Tests Not Applicable

Event Timeline

gusev.vitaliy_gmail.com created this revision.Apr 17 2023, 5:19 PM

Herald added a reviewer: bhyve. · View Herald TranscriptApr 17 2023, 5:19 PM

Herald added subscribers: bcran, imp. · View Herald Transcript

gusev.vitaliy_gmail.com requested review of this revision.Apr 17 2023, 5:19 PM

afedorov added a subscriber: afedorov.Apr 17 2023, 7:17 PM

LGTM

This revision is now accepted and ready to land.Apr 18 2023, 6:11 AM

gusev.vitaliy_gmail.com edited the test plan for this revision. (Show Details)Apr 18 2023, 7:43 PM

@jhb @markj Could you look at it? This fix potentially could be added to 13.2 .

up?

What exactly is the problematic scenario? How do we end up with a pending, undelivered interrupt after a vmexit? Presumably the guest must have enabled interrupts before executing HLT.

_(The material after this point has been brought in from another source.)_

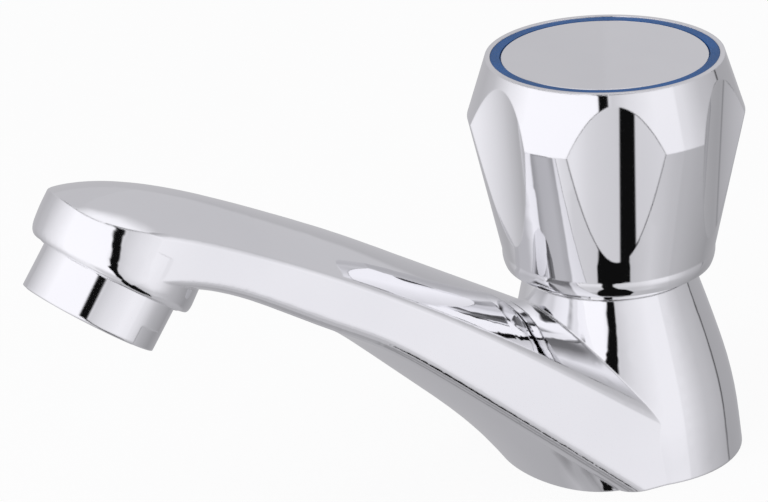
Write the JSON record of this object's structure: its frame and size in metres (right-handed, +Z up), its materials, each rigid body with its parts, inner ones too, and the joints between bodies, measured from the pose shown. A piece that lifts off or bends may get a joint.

The change itself seems reasonable to me, but I'd like to understand it better.

sys/amd64/vmm/intel/vmx.c
3785	This is section 30.2.1 now.

In D39620#905476, @markj wrote:

What exactly is the problematic scenario? How do we end up with a pending, undelivered interrupt after a vmexit? Presumably the guest must have enabled interrupts before executing HLT.

The change itself seems reasonable to me, but I'd like to understand it better.

Look at the vmx.c L4016
It has good explanation how it can occur. One more example could be w/o involving posted-interrupt due to async changes between pending and pir[]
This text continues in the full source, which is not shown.